On the morning of the contest, I sat on a swivel chair at the judges’ table and anxiously prepped by jotting down foodie-sounding words: “nutty” and “acidity” and “citrusy.” To my right were five Italian chefs in immaculate white tunics. To my left was the only other civilian, Francine Segan, an American food historian. “Have you ever judged something like this before?” I asked her. “Many times”, she said. “How should one prepare for a tasting?” “Eat green apples. Do not drink coffee.”

I pursed my lips to hide my cappuccino breath. Shorly afterwards, a buzzer rang, starting the 30-minute timer for the first of three finalists, Accursio Lotà, a Sicilian by birth who works at Solare Ristorante in San Diego. His offering was a seafood version of spaghetti alla carbonara, replacing the traditional combination of guanciale (pig’s cheek) and eggs with a fishy fantasia of salmon roe, sea urchin eggs, tuna bottarga, and osetra caviar, plus scallops, mazara red shrimps, amberjack, cuttlefish, clams, mussels. The chefs admired his execution. I found the mass of seafood a little muddled, and the link to carbonara theoretical at best.

Still, the dish was inventive, in keeping with the contest’s theme, “The Future of Pasta” – a topic of much concern to the industry with “carbophobia” (as pasta folk seethingly describe it) having dented traditional markets. The Pasta World Championship is a way for Barilla to promote its wares beyond Europe and the Americas by presenting it as more versatile than diners imagine.

While foreigners tend to view Italy as a nation of jolly rule-flouters, social conformity reigns, especially in the kitchen, where deviation is heresy. Putting spaghetti with meat sauce? Heathen! It’s tagliatelle! The pasta industry is confronting a dilemma that tests Italy itself: how to retain its glorious heritage while pursuing needful innovation.

“We are very proud of our country and our history and that is sometimes a kind of a trap,” acknowledged Paolo Barilla, vice chairman of the family conglomerate and chairman of the International Pasta Organisation. “Sometimes we become too lazy to look at the changes and the challenges. We prefer just to talk about tradition.”
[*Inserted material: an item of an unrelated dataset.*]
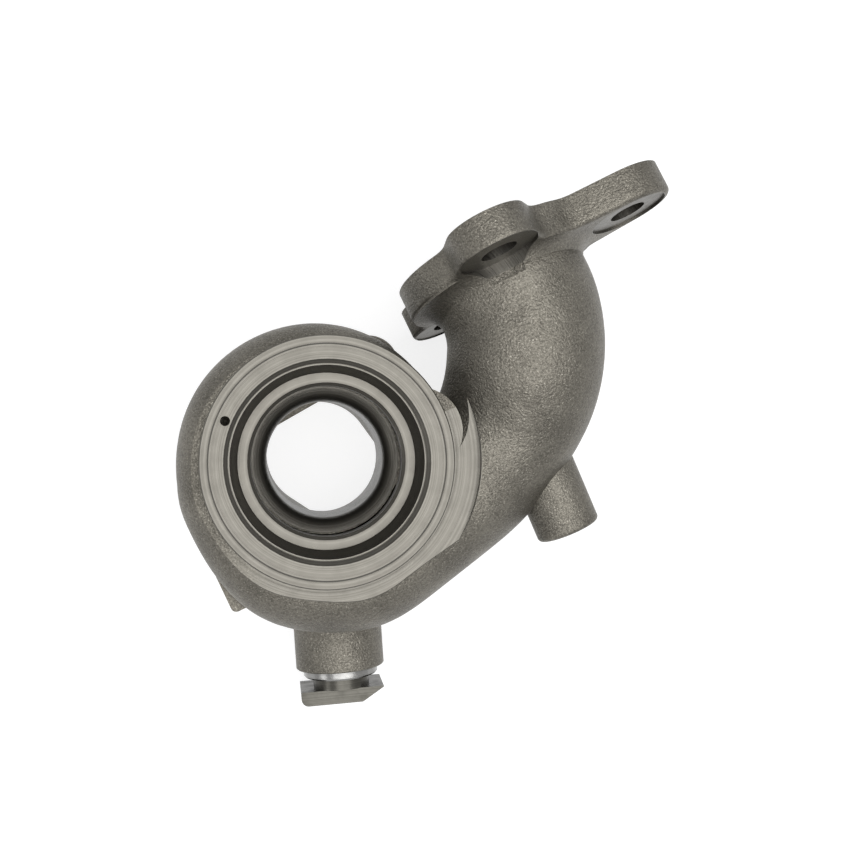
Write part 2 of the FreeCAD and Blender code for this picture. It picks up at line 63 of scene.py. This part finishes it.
# Tones of the casting: linear red, green and blue
CAST_DARK = (0.126, 0.117, 0.098)
CAST_LIGHT = (0.178, 0.166, 0.140)
CAST_GRAIN = (0.036, 0.033, 0.028)
CAST_SPECK = (0.36, 0.34, 0.295)
TURNED_DARK = (0.110, 0.104, 0.091)
TURNED_LIGHT = (0.142, 0.135, 0.119)
TURNED_STAIN = (0.070, 0.066, 0.057)
TURNED_LINE = (0.045, 0.042, 0.038)
# painted shade: near black in the shallow marking groove of the clamp face
GROOVE_SHADE_TONE = (0.022, 0.021, 0.019)
# painted shade, laid deeper down the throat
THROAT_SHADE_TONE = (0.048, 0.044, 0.038)

# Depth of the relief, in metres
CAST_RELIEF = 0.00027
CAST_WAVE = 0.0016
LATHE_RELIEF = 0.00004
STEEL_RELIEF = 0.00003

# Background: what is seen of it, and the light that it gives
SKY_SEEN = (0.84, 0.84, 0.84, 1)
SKY_LIGHT = (0.92, 0.95, 1.0, 1)
SKY_LIGHT_STRENGTH = 0.10
FLOOR_TONE = (0.40, 0.40, 0.40, 1)
FLOOR_GLOW = 0.80
FLOOR_REACH = 30.0
FLOOR_DROP = 0.0002

# Lamps: name, place in metres, side in metres, power in watts
LAMPS = (
    ("key", (0.06, -0.06, 0.90), 0.95, 8.6),
    ("right", (0.42, 0.20, 0.62), 0.16, 0.45),
    ("left", (-0.62, -0.22, 0.40), 0.20, 0.4),
)
LAMP_AIM = (0.02, 0.0, 0.04)

# Camera: place in metres, turn in radians, lens in millimetres
CAMERA_PLACE = (-0.013844, 0.012913, 0.380728)
CAMERA_TURN = (-0.01231, -0.11736, 0.00337)
CAMERA_LENS = 55.474
CAMERA_SENSOR = 36.0
CAMERA_CLIP = (0.01, 100.0)


def heading(degrees, pitch=0.0):
    """Unit vector at an angle from +X towards +Y, and a pitch up from there."""
    level = math.cos(math.radians(pitch))
    return Vector((
        level * math.cos(math.radians(degrees)),
        level * math.sin(math.radians(degrees)),
        math.sin(math.radians(pitch)),
    ))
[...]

The young talents slicing and dicing for first prize, the company hopes, will become global pasta missionaries. Not one of the 19 original contestants works in Italy (though several were born there). An exemplary case was the second finalist, the Japanese chef Keita Yuge of the Quintocanto restaurant in Osaka, who melded Italy and Asia in his delectable fusilli with scampi, finessed with iriko dashi, miso and yuzu zest. The scampi dissolved in the mouth, with corkscrew pasta deftly twisting up a creamy lentil paste, notes of anise sneaking through. I scarfed down my portion – only to note that the other jurors were still daintily appraising. Segan kept leaning past me to listen to the pros.

The last finalist was Omri Cohen, only 25 but already a chef at the highly rated West Side restaurant in Tel Aviv. He cooks only kosher food, which is rare at the elite level, and presented a sumptuous fish linguine. Bearded and tattooed (a chef’s hat on his forearm), he exuded confidence, roasting sage and aubergine with a blowtorch, squeezing tomatoes like oranges, wafting aromas to his nose – even directing the cameraman at one point. In conclusion, he slapped his chest, declaring, “My heart is on the plate.” I double-checked his ingredient list.
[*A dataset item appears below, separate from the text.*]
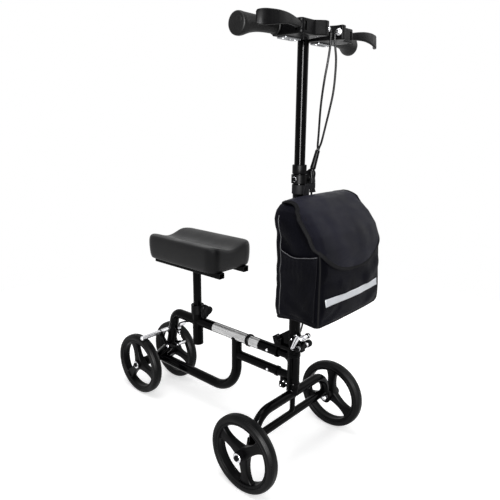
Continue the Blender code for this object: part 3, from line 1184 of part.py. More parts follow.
def seat_pad(seat):
    """Knee pad: long trough between raised sides, sides drawn in at the foot, rounded ends."""
    centre = (PAD_FRONT + PAD_REAR) / 2
    half_length = (PAD_REAR - PAD_FRONT) / 2
    section = [(-0.72, 0.0), (0.72, 0.0), (0.86, 0.06), (0.95, 0.22), (1.0, 0.48), (0.985, 0.72),
               (0.93, 0.88), (0.84, 0.975), (0.72, 1.0), (0.56, 0.955), (0.38, 0.89), (0.19, 0.85),
               (0.0, 0.84)]
    mirrored = [(-across, height) for across, height in reversed(section[2:-1])]
    outline = section + mirrored
    rings = []
    for share in (-1.0, -0.985, -0.95, -0.88, -0.78, -0.6, -0.35, 0.0, 0.35, 0.6, 0.78, 0.88, 0.95, 0.985, 1.0):
        blunt = 5.0 if share < 0 else 7.0
        plan = (1 - (abs(share) * 0.995) ** blunt) ** (1 / blunt)
        crown = (1 - (abs(share) * 0.97) ** 9) ** 0.5
        ring = []
        for across, height in outline:
            trough = PAD_TROUGH / PAD_HEIGHT
            level = 1.0 - (1.0 - height) * (trough / 0.16) if abs(across) < 0.7 and height > 0.5 else height
            foot = 0.0 if height == 0.0 else 1.0
            z = PAD_LOW + PAD_HEIGHT * (level * (0.25 + 0.75 * crown) if foot else 0.0)
            ring.append(Vector((PAD_HALF * plan * across, centre + half_length * share, z)))
        rings.append(ring)
    finish(loft(rings), "seat_pad", "pad_cover", seat, 60)


# Bag

BAG_SECTIONS = ((0.000, 0.133, -0.412, 0.020), (0.006, 0.1365, -0.417, 0.022), (0.030, 0.138, -0.421, 0.024),
                (0.080, 0.137, -0.413, 0.024), (0.150, 0.131, -0.396, 0.020),
                (0.210, 0.126, -0.368, 0.018), (0.262, 0.121, -0.336, 0.014))


def bag_ring(rise, half, front, corner, inset, floor=None):
    """Level section of the bag, drawn in by the inset."""
    back = BAG_BACK - inset
    front = front + inset
    half = half - inset
    size = max(corner - inset, 0.004)
    corners = [(-half, front), (half, front), (half * 0.955, back), (-half * 0.955, back)]
    outline = rounded_outline(corners, size, 2)
    level = BAG_LOW + rise if floor is None else floor
    return [Vector((x, y, level)) for x, y in outline]


def bag(column, flap_carrier):
    """Cloth bag that widens downward, open at the top, its flap and the strap round the column."""
    body = loft([bag_ring(*section, 0) for section in BAG_SECTIONS])
    rise = BAG_SECTIONS[0][0] + BAG_WALL
    hollow = [bag_ring(*BAG_SECTIONS[1], BAG_WALL, BAG_LOW + rise)]
    hollow += [bag_ring(*section, BAG_WALL) for section in BAG_SECTIONS[2:]]
    hollow.append(bag_ring(*BAG_SECTIONS[-1], BAG_WALL, BAG_TOP + 0.02))
    cut(body, loft(hollow))
    finish(body, "bag_body", "bag_cloth", column, 60)
    bag_flap(flap_carrier)
    inner = COLUMN_RADIUS + GAP
    outer = inner + STRAP_THICKNESS
    low = CLAMP_Z - CLAMP_HEIGHT / 2 - STRAP_WIDTH - 0.003
    band = lathe([(inner, low), (outer, low), (outer, low + STRAP_WIDTH), (inner, low + STRAP_WIDTH)],
                 "Z", (0, STEER_Y, 0))
    tail = block((-0.011, BAG_BACK + GAP, BAG_TOP - 0.09), (0.011, BAG_BACK + GAP + 0.0035, low + STRAP_WIDTH))
    bridge = block((-0.0085, BAG_BACK + GAP + 0.001, low), (0.0085, STEER_Y - inner - 0.0008, low + STRAP_WIDTH))
    join(band, tail, bridge)
    finish(band, "bag_strap", "bag_cloth", column)


def flap_line():
    """Middle line of the flap in y and z, from its seam over the top and down the front."""
    rest = FLAP_THICKNESS / 2 + GAP
    top_front = BAG_SECTIONS[-1][2]
    line = [(BAG_BACK - 0.001, BAG_TOP + rest), (BAG_BACK - 0.012, BAG_TOP + rest + 0.003),
            (BAG_BACK - 0.030, BAG_TOP + rest + 0.005), (top_front + 0.010, BAG_TOP + rest + 0.004),
            (top_front - rest * 0.8, BAG_TOP + rest + 0.001),
            (top_front - rest * 2 - 0.0055, BAG_TOP - 0.008)]
    for rise, _, front, _ in reversed(BAG_SECTIONS[3:-1]):
        line.append((front - rest * 2, BAG_LOW + rise))
    return [Vector((0, y, z)) for y, z in line]


def bag_flap(carrier):
    """Flap sheet with a half-round lower edge."""
    path = flap_line()
    lengths = [0.0]
    for back, ahead in zip(path, path[1:]):
        lengths.append(lengths[-1] + (ahead - back).length)
    bend = lengths[5]
    columns = 12
    rows = 4
    grid = []
    for column in range(columns + 1):
        across = -1 + 2 * column / columns
        drop = FLAP_SIDE + (FLAP_LENGTH - FLAP_SIDE) * sqrt(max(0.0, 1 - abs(across) ** 2.4))
        travels = lengths[:5] + [bend + (drop - bend) * row / rows for row in range(rows + 1)]
        for travel in travels:
            spot = point_along(path, lengths, travel)
            width = FLAP_HALF + 0.003 * min(1.0, travel / FLAP_SIDE)
            grid.append((across * width, spot.y, spot.z))
    depth = rows + 6
    faces = []
    for column in range(columns):
        for row in range(depth - 1):
            first = column * depth + row
            faces.append((first, first + 1, first + depth + 1, first + depth))
    shape = bpy.data.meshes.new("flap")
    shape.from_pydata(grid, [], faces)
    piece = bpy.data.objects.new("flap", shape)
    bpy.context.scene.collection.objects.link(piece)
    thicken = piece.modifiers.new("thickness", "SOLIDIFY")
    thicken.thickness = FLAP_THICKNESS
    thicken.offset = 0.0
    view = bpy.context.evaluated_depsgraph_get()
    view.update()
    piece.data = bpy.data.meshes.new_from_object(piece.evaluated_get(view))
    piece.modifiers.clear()
    finish(piece, "bag_flap", "bag_cloth", carrier, 60)


def point_along(path, lengths, travel):
    """Point at a distance along a path."""
    for index in range(1, len(path)):
        if travel <= lengths[index] or index == len(path) - 1:
            span = lengths[index] - lengths[index - 1]
            share = (travel - lengths[index - 1]) / span
            return path[index - 1].lerp(path[index], share)
    return path[-1]


def build():
    """Make every piece on its carrier."""
    clear_scene()
    frame = joint("frame", (0, 0, 0))
    rear = {label: joint("rear_wheel_" + label, (REAR_TRACK * side, REAR_Y, AXLE_Z), frame)
            for label, side in SIDES.items()}
    steerer = joint("steerer", (0, STEER_Y, 0), frame)
    front = {label: joint("front_wheel_" + label, (FRONT_TRACK * side, STEER_Y, AXLE_Z), steerer)
             for label, side in SIDES.items()}
    column = joint("column", (0, PIVOT_Y, PIVOT_Z), steerer)
    cam_x = -(LUG_OUT + GAP + 0.003 + GAP + CAM_RADIUS)
    qr_lever = joint("quick_release_lever", (cam_x, SKEWER_Y, SKEWER_Z), column)
    column_knob = joint("column_knob_turn", (0, STEER_Y, CLAMP_Z), column)
    flap = joint("flap_turn", (0, BAG_BACK - GAP * 2, BAG_TOP + FLAP_THICKNESS + GAP), column)
    bar = joint("handlebar_slide", (0, STEER_Y, BAR_Z), column)
    levers = {label: joint("lever_" + label, (LEVER_PIVOT_X * side, LEVER_PIVOT_Y, BAR_Z - 0.003), bar)
              for label, side in SIDES.items()}
    yoke = joint("brake_yoke_turn", (0, BRAKE_PIVOT_Y, BRAKE_PIVOT_Z), frame)
    seat = joint("seat_slide", (0, SEAT_Y, BRACKET_Z), frame)
    seat_knob = joint("seat_knob_turn", (0, SEAT_Y, KNOB_Z), frame)
    main_frame(frame)
    head_tube(frame)
    head_fittings(frame)
    front_axle_beam(steerer)
    front_wheels(front, steerer)
    rear_wheels(rear, frame)
    hinge_base(steerer)
    outer_column(column)
    quick_release(column, qr_lever)
    column_top(column, column_knob)
    handlebar_group(bar, levers)
    cables(bar, column, frame)
    rear_brake(frame, yoke)
    seat_group(frame, seat, seat_knob)
    bag(column, flap)


if __name__ == "__main__":
    build()
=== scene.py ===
"""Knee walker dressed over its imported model: each piece is made finer than the model and rides on its body.

Metres, +Z up. The floor is z = 0, the front is -Y and the rider's right is -X.
"""

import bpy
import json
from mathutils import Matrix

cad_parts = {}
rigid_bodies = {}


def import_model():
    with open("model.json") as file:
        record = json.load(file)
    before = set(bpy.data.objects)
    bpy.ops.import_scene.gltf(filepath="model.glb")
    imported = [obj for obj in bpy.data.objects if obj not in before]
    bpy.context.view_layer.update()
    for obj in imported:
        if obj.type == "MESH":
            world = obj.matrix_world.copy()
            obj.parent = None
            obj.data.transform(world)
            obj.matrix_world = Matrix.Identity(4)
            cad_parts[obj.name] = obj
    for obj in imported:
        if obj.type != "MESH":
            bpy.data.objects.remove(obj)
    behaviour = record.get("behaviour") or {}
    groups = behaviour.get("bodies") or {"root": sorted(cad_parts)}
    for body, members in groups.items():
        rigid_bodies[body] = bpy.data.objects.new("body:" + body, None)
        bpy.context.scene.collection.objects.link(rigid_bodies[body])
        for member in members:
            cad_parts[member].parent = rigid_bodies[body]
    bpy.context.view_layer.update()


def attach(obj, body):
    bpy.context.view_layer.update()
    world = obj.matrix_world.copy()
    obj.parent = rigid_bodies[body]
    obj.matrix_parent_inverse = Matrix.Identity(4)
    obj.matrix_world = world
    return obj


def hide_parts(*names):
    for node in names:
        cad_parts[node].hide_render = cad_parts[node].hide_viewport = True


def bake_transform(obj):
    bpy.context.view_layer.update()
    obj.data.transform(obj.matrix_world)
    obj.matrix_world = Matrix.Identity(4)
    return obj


bl_info = {
    "name": "Knee Walker",
    "version": (1, 0, 0),
    "blender": (4, 5, 0),
    "location": "View3D > Sidebar > Walker",
    "description": "Builds a steered knee walker with a folding column, rear brake, knee pad and front bag",
    "category": "Add Mesh",
}

import json
from math import cos, pi, radians, sin, sqrt, tan

import bmesh
import bpy
from bpy.props import FloatProperty, FloatVectorProperty, IntProperty, PointerProperty
from mathutils import Matrix, Vector, noise

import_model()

SIDES = {"right": -1, "left": 1}
GAP = 0.0003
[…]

I gobbled down his superb dish, the grouper steamed to perfection and wrapped in kale leaves, served with tomato romesco sauce of perfect sweetness, if a little overspiced. Finally, we judges stepped out to render our decision. The chefs, it seemed, wanted a consensus winner rather than what I’d expected, that we’d simply score each dish in secret. A second surprise to me was that our deliberation room contained more than just the jury, including vociferous characters I couldn’t identify – local VIPs apparently. The most forceful speechifiers, however, all wore white tunics. One alpha chef in particular drove proceedings toward his favourite. “Could I ask a question?” I ventured, hoping to propose a differing view. They talked over me. Meekly, I raised my hand. Still no luck. I gave my ballot to a tabulator, and awaited the result.

The award went to Lotà. Bubbly was popped. The runners-up embraced. Then lunchtime: pasta, naturally. I sneaked off to wander the pretty streets of Parma, pleasantly plumper but with doubt in my stomach too. Should I have spoken out more forcefully in favour of Yuge and Cohen? Or would it have been inappropriate to bother experts with my amateur tongue? Instead, an old saying tripped off it: “Better to keep your mouth shut and have the world think you’re a fool,” I murmured, “than to open it and remove all doubt.”